Gregorio Marañón. Un momento, si miro hacia la izquierda, hacia el fondo infinito del vagón unánime… Tres asientos más allá, me llama la atención la coincidencia. Ese senegalés también tiene una cicatriz, inmensa, en la cabeza, sobre la frente, que deja partido para siempre su mar de rizos negros y apretados. ¡Qué casualidad! ¿Traerá cada uno el drama desde su tierra, vinieron aquí para operarse y se quedaron? ¿Les habrá surgido aquí la enfermedad?- trago saliva, recuerdo la torreta eléctrica que había al lado de casa, la amiga que murió con treinta años.
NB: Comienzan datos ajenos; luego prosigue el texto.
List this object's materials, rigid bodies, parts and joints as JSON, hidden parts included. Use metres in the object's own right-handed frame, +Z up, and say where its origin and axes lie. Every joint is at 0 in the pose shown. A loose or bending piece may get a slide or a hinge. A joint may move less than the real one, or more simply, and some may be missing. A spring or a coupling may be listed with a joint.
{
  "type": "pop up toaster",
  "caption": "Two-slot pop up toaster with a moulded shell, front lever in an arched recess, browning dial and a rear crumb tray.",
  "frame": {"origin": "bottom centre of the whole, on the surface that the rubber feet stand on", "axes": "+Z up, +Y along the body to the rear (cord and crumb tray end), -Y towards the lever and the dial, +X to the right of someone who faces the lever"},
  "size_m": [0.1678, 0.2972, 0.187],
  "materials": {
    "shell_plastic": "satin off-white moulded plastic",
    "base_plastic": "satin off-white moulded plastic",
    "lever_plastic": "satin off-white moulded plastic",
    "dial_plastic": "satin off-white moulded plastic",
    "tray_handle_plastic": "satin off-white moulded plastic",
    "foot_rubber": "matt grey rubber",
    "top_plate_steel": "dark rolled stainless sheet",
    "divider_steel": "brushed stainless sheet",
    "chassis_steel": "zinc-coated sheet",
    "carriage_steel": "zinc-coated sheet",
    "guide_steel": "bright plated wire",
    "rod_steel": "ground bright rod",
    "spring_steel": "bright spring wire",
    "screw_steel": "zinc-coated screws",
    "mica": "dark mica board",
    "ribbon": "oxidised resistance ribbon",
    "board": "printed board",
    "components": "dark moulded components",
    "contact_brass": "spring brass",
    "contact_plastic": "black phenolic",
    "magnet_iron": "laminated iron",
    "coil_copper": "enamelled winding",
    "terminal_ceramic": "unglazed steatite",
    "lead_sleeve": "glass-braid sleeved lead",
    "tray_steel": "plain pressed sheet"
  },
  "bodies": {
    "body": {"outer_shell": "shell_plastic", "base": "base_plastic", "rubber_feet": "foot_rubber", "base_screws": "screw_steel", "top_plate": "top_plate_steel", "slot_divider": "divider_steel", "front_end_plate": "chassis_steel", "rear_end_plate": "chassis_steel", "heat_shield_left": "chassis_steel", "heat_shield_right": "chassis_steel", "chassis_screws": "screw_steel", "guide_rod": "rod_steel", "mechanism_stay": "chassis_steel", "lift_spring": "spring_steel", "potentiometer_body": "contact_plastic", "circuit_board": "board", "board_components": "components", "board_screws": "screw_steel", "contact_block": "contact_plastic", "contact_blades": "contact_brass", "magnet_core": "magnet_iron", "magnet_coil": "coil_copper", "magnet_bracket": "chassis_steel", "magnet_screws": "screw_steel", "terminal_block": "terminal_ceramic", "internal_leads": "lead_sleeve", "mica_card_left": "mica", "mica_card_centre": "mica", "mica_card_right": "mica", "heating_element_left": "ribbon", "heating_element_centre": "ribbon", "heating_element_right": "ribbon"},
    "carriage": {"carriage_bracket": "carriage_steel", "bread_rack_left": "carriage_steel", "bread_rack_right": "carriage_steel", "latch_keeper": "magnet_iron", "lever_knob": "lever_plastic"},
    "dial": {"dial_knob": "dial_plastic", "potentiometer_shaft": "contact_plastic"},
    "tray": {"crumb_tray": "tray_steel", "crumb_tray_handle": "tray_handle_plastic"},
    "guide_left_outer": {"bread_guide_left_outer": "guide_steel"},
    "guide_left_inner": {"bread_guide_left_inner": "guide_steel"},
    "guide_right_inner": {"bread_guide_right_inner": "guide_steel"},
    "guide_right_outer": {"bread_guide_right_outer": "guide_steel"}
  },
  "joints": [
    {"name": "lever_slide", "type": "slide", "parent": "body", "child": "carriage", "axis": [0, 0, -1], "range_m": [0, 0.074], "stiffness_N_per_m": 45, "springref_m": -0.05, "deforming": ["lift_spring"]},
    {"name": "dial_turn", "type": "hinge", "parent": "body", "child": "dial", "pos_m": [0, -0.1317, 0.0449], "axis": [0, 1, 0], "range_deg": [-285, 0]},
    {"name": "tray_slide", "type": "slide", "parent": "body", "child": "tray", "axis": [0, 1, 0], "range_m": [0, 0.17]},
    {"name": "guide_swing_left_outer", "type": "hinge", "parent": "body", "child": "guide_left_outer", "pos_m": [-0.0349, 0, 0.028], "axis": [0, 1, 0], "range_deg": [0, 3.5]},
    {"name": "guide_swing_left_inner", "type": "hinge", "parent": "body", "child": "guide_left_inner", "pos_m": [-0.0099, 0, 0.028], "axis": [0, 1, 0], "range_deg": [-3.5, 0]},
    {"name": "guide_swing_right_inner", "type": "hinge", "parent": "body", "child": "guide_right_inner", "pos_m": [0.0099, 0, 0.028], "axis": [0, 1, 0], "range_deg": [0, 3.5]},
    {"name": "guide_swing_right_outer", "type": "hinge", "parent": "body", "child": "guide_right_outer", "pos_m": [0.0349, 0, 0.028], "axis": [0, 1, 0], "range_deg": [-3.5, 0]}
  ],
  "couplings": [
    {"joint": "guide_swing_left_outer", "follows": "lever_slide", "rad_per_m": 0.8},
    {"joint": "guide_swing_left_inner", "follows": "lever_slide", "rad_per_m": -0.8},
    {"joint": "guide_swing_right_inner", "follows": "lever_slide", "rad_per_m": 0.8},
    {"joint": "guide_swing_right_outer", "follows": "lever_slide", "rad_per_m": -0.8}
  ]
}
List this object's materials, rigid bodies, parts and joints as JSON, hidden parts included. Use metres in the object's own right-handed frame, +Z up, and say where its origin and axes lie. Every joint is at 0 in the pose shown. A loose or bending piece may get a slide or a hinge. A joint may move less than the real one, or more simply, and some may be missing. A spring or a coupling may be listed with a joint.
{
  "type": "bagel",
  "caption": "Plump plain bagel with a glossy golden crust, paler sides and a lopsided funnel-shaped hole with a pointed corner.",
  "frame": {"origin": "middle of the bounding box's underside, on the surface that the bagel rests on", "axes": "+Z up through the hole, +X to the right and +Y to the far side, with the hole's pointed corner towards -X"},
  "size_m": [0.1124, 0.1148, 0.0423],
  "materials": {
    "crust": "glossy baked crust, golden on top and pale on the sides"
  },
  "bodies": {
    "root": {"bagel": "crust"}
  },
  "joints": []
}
Menos mal que alguien dejó olvidado el periódico gratuito en el asiento de al lado. Pero ya no me interesan las noticias, porque al tomarlo, mi mirada se cruza con la chica de enfrente, rubia, joven, hermosa… Y con una cicatriz inmensa en la parte más alta de la cabeza. No quiero mirar.
Alonso Martínez, ¿Por qué no se abren las puertas? Es curioso. El tren para, pero nadie se acerca a la puerta para pulsar el botón y salir a la superficie. Nadie en el andén, tampoco, que rompa el hechizo.
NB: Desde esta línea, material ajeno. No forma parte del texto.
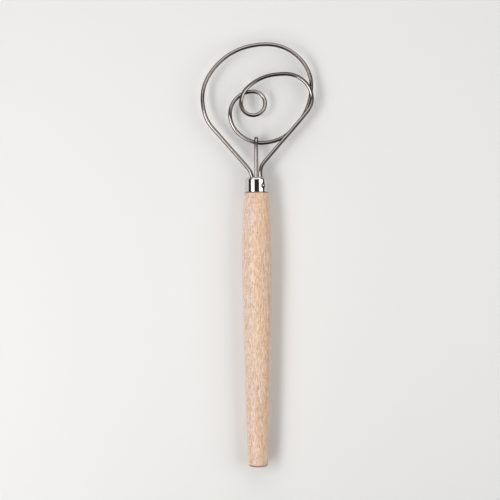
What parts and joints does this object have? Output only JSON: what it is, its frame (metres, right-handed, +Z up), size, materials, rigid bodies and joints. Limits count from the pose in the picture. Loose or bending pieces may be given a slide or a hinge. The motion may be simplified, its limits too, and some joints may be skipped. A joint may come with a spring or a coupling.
{
  "type": "dough whisk",
  "caption": "Dough whisk with a turned wooden handle, a pressed steel ferrule and a flat head of bent wire loops that spiral into a small coil.",
  "frame": {"origin": "on the surface that the whisk lies on, below the middle of its length and the handle's axis", "axes": "+Y along the handle's axis from the butt to the head; +Z up, square to the flat head, out of the side that the upper arc and the stem lie on; +X to the right, toward the side of the bend that leads into the right leg"},
  "size_m": [0.0916, 0.3428, 0.0245],
  "materials": {
    "beech": "turned and sanded, unvarnished",
    "polished_steel": "polished",
    "wire_steel": "bright drawn wire, polished",
    "epoxy_glue": "set amber glue"
  },
  "bodies": {
    "root": {"handle": "beech", "ferrule": "polished_steel", "loop_wire": "wire_steel", "centre_wire": "wire_steel", "glue_plug": "epoxy_glue"}
  },
  "joints": []
}
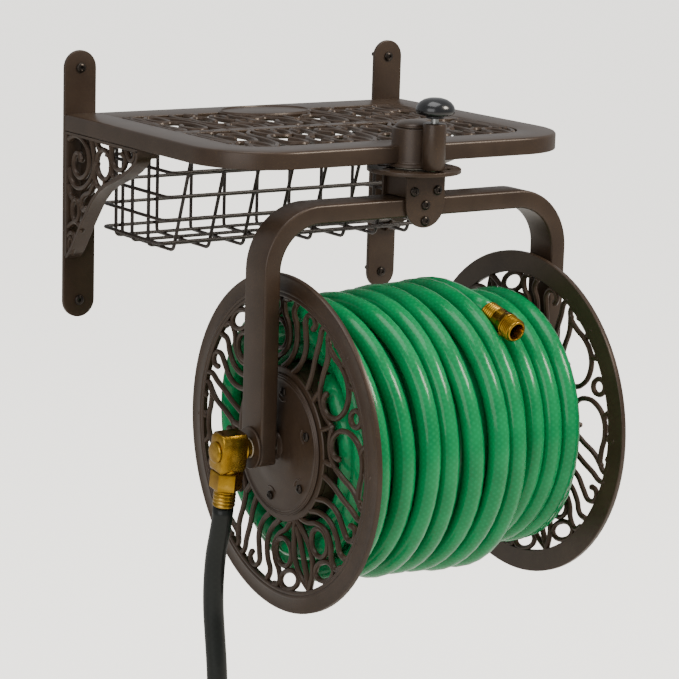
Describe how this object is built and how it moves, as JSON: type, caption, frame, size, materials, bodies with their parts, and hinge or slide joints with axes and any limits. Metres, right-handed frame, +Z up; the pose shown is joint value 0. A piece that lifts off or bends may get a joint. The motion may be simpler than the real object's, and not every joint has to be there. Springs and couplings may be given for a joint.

Quizá en Tribunal. Seguro. Seguro que en Tribunal se sube alguien. Quizá no, a estas horas, todos regresamos a casa y… todos vivimos un poco más al oeste.
Pero nada cambia en Tribunal, sólo mi mirada alucinada que va recorriendo el vagón, lenta y disimuladamente. Aquel chino, el albañil rumano, aquellos universitarios que van de pie, sujetos a la barra, (pero, ¡qué extraño! no charlan entre ellos), la señora mayor cargada de bolsas, el músico con el acordeón y el amplificador a cuestas, mudo, extrañamente mudo .Ni un ruido, silencio. Todos, adormilados, con una media sonrisa que se pierde en el infinito del vagón continuo, cuyo ritmo pausado marca el vaivén de sus cabezas adormiladas. Todas la tienen. Brilla, clareando la piel, atravesando el pelo, cortándolo con diversas formas caprichosas. En zigzag, más alta, pegada a la frente, vertical o atravesando todo… La cicatriz se ha apoderado de todas la cabezas. ¿De todas? No quiero mirar hacia delante. Hundo los ojos, y con ellos el alma, en el periódico, que habla del partido amistoso España-Francia. Nunca me interesó el fútbol, pero me bebo la noticia. Sin embargo, una extraña calma se apodera de mí. Cierro los ojos. Lentamente mi mano asciende para acariciar mi pelo. Allí sigue la raya. Al lado, la que me hice esta mañana. Y hacia atrás, casi en la nuca, ¿qué rugosidad perciben mis temblorosos dedos?
Me miro, no hay remedio. El cristal me devuelve mis ojos de sorpresa y me diluyo ante la luz. Plaza de España. El tren ya ni siquiera se molesta en hacer la parada, y nadie protesta.
De vuelta al túnel me vuelvo lentamente y, casi de perfil, observo mi reflejo en el cristal en el que me apoyo. Ahí está, ahí comienza con una graciosa curva y sigue hacia la nuca. No puedo verla, pero la recorro completa con los dedos. ¿Por qué? Yo no recuerdo nada. Y estos compañeros de este viaje acolchado en el silencio, ¿saben? No, en sus ojos se trasluce su inocencia. Los miro espantada, me devuelven una sonrisa tímida. Quiero hablar, alertarles. No salen las palabras. Anoche me quedé dormida viendo el televisor. Es lo único que explicaría… ¡Qué locura!
Pasa como una exhalación Príncipe Pío y tengo una corazonada. Hay que llegar a Lago, abrir las puertas a la fuerza, unirnos todos contra este trayecto maldito. Romper los cristales con los hombros, los brazos, las cabezas abiertas. Salir al aire y a la luz, o a la lluvia que se ha instalado definitivamente en esta ciudad umbría. Si conseguimos salir del túnel, ver la luz, despertaremos y estaremos salvados. Me levantaré, gritaré a todos, daré el aviso, saldremos de este túnel.
El metro vuelve a hundirse bajo tierra y las piernas me pesan, los párpados no se sostienen. Me duermo, sé que para siempre, sin llegar a ver los primeros árboles de la Casa de Campo.